Left: first loose sketch, pose far from final. Behold the reason for my often skewed anatomy: I don’t construct enough.

Right: If looks could kill, the War of Wrath would not have been necessary.

So… I dare say the new look will hold up to pretty much everything.

It helps that, with his hair tied, I can still keep his silhouette.

And good grief, this technique on pastel paper is so incredibly, incredibly satisfying. Results are so fast and so refined. And so wonderfully fitting for illustrating Middle-earth.

This is an image that’s been floating around the back of my head since 2004, I suppose – Maedhros as Lord of Himring.
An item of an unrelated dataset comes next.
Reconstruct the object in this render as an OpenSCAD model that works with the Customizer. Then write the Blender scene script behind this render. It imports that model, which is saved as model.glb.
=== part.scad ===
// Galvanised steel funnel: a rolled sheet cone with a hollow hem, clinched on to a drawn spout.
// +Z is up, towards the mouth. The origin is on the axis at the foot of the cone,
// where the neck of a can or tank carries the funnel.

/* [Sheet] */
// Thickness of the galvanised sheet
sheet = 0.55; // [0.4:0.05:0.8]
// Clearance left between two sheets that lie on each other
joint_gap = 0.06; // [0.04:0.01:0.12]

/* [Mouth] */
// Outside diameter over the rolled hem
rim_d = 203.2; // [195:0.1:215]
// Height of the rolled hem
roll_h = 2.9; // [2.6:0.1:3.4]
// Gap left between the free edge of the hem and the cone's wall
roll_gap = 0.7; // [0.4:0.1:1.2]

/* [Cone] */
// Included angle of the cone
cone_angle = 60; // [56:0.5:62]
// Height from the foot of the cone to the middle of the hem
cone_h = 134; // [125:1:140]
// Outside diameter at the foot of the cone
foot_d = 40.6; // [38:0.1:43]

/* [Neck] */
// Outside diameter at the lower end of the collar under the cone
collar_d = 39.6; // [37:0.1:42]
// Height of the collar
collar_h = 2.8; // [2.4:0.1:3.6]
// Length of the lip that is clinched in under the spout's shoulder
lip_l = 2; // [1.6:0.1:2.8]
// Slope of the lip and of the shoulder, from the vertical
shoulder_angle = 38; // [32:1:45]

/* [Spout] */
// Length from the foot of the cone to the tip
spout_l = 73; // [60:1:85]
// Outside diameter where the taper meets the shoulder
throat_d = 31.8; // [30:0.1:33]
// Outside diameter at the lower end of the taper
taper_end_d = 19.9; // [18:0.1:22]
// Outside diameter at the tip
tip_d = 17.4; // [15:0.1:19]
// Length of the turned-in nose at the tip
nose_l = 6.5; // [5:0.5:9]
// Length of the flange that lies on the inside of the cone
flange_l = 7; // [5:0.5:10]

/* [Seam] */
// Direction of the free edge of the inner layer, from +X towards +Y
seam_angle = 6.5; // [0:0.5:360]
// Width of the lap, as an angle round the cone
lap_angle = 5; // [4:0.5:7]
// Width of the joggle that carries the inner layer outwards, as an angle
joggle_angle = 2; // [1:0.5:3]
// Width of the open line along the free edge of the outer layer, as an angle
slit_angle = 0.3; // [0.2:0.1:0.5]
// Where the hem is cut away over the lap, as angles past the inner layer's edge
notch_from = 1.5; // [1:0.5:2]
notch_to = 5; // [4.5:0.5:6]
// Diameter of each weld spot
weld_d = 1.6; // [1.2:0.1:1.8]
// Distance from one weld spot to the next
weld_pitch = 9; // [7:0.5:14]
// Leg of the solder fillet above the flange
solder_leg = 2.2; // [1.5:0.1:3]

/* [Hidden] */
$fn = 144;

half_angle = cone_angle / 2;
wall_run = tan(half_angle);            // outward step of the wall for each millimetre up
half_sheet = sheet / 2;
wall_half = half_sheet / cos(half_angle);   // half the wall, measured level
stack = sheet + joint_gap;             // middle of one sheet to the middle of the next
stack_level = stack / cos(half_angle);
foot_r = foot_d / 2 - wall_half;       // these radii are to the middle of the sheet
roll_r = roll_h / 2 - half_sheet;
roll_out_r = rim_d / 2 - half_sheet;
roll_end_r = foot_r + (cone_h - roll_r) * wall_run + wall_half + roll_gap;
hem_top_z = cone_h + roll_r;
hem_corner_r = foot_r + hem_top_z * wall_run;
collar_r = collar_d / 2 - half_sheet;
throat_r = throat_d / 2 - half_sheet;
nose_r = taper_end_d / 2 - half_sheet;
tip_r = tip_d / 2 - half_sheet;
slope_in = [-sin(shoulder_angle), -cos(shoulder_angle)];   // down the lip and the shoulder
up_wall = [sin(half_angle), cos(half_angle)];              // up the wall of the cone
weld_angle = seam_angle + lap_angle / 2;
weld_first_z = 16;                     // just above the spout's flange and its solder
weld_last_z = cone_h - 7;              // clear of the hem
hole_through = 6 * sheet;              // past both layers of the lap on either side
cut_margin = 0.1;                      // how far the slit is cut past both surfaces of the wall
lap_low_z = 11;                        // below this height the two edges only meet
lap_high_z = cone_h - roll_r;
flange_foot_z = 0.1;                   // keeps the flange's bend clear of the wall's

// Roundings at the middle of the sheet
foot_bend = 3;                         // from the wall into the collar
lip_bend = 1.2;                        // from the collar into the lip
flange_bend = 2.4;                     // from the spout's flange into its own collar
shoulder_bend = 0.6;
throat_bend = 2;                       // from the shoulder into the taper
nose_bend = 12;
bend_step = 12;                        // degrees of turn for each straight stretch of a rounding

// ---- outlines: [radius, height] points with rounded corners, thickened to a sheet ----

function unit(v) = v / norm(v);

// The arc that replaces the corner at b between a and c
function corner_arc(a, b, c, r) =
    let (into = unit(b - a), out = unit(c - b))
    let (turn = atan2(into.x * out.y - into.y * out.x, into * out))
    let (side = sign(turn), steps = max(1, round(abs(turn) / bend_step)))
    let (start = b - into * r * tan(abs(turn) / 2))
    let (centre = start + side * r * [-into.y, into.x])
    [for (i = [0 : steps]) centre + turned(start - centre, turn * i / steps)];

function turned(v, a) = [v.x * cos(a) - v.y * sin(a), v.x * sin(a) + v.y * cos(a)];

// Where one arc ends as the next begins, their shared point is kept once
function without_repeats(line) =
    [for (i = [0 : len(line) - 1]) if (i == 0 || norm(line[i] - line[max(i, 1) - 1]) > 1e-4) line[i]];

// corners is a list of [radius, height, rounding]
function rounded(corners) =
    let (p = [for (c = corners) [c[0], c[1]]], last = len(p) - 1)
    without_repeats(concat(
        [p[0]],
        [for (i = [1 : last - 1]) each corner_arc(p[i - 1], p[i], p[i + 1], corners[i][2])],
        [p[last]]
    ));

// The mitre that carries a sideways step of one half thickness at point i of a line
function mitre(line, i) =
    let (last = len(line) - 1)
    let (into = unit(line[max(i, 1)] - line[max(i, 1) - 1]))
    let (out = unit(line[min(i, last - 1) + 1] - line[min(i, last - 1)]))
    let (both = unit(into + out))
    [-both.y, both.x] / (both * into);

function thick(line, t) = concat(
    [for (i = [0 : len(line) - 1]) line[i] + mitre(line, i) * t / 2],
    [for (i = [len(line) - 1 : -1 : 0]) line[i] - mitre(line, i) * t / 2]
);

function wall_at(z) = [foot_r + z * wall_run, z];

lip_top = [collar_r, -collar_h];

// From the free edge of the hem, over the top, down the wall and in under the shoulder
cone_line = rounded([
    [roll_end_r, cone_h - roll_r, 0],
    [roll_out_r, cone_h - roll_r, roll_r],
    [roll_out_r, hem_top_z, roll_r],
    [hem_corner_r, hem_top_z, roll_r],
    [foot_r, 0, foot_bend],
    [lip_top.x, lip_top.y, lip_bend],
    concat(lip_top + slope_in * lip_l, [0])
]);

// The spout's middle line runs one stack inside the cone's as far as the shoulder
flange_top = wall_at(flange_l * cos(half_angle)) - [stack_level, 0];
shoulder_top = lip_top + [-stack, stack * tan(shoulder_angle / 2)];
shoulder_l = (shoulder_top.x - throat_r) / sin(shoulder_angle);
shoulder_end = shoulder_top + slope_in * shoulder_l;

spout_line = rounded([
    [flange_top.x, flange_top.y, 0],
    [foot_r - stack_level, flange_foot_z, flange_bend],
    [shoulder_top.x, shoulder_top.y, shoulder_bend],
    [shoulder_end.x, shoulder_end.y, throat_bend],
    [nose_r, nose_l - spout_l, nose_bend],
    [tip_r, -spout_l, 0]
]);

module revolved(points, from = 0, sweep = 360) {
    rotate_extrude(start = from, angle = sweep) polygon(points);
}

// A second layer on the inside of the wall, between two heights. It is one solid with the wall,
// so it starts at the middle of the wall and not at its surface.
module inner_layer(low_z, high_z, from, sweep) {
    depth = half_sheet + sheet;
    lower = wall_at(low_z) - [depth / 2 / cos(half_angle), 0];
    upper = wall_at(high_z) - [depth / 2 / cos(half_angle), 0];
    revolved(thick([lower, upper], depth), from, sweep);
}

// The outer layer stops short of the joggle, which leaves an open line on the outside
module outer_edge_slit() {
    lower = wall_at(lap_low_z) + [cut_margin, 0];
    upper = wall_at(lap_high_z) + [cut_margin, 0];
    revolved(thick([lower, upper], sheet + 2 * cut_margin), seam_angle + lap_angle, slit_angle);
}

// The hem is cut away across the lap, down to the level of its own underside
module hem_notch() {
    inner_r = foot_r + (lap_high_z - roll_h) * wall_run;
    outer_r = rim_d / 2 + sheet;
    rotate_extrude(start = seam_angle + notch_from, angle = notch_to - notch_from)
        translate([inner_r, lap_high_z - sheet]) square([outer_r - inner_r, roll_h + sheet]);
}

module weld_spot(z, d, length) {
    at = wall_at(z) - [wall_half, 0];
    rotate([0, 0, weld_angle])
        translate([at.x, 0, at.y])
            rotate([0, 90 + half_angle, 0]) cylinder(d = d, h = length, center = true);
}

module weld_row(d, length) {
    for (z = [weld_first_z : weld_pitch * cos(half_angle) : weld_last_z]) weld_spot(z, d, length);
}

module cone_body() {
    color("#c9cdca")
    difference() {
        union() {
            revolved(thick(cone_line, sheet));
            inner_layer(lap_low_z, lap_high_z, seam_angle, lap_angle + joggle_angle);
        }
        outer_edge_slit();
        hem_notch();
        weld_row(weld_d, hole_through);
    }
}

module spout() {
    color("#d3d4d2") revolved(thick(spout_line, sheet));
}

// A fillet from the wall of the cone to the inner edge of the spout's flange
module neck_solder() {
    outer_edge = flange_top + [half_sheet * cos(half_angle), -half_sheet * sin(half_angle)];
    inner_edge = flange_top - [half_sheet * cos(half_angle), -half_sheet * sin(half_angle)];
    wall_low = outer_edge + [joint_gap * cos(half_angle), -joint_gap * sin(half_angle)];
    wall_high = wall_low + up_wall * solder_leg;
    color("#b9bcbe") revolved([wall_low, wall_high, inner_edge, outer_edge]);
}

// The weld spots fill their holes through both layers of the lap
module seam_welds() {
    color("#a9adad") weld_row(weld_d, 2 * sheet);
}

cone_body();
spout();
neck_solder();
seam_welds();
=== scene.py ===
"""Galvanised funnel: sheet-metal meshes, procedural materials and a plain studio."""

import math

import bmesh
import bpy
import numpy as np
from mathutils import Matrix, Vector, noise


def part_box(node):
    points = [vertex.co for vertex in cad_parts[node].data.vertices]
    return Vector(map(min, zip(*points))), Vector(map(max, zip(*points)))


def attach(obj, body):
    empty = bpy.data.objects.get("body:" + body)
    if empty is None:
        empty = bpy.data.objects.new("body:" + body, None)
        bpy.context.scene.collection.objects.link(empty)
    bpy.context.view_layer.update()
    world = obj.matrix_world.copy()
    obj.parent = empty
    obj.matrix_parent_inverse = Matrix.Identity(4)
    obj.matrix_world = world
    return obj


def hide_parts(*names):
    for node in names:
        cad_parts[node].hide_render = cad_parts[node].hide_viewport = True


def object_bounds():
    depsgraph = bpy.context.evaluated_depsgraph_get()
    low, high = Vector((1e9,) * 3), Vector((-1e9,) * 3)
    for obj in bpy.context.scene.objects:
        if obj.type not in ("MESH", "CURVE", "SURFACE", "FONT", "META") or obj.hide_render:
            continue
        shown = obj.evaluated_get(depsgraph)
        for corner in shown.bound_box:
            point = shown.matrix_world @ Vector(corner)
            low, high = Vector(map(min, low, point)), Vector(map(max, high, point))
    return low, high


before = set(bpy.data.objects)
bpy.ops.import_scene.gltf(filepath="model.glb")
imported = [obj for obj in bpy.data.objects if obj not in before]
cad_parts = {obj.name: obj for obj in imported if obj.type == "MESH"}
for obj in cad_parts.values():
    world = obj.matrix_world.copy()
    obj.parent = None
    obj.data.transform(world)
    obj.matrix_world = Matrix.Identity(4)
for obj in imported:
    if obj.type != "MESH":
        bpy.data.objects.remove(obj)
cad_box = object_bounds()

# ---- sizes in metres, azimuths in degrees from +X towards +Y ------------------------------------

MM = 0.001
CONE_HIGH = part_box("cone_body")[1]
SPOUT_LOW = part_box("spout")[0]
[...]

After failing with Elven architecture in “Noldolantë” (which I wouldn’t be averse to revisiting on pastel paper some time), I made some sketches for Himring. It’s described as a “great fortress” and “citadel” in the Silmarillion, and so I wanted it to convey strength but still retain Elven elegance. Maedhros would not have fussed with an overly filigree design to something that was to withstand a direct assault of Morgoth, but he was still born and raised in Valinor and would not have wanted to live in a huge block of stone (especially not after Angband). I found a nice compromise with a very compact silhouette and flowy design elements within the form.

Still needs some thought, and other paper – this was done on Daler-Rowney Ingres paper which is only 90g thick, so it did not take kindly to my liberally using white gouache for the sky.

Drawing these, I felt reminded suddenly of an RPG adventure I played in the mid-nineties – “Palantír Quest”, from the MERP RPG (which went out of business just afterwards), which sends the characters on a hunt for two lost palantíri in the Fourth Age. It also sent them to the ruins of Maedhros’ citadel on Tol Himling, an isle in the middle of the ocean off the coast of Middle-earth, all that was left of Beleriand. Among the treasure they found there was a suit of armour that belonged to Maedhros – only that it wouldn’t fit anyone under eight feet. :D Never had more fun spoiling an adventurers’ treasure hunt.

That adventure had Maedhros’ personal chambers deep below the ruins of the citadel, because it said that Maedhros was afraid of heights after his torture on Thangorodrim. But seriously – I would expect him to have his chambers in the topmost room of the highest tower, so he could always see Angband. Afraid of heights… no. Just no.

I can’t wait to do more with this technique. Has anyone ever seen a sketchbook with tinted pastel paper? If so, please drop me a line!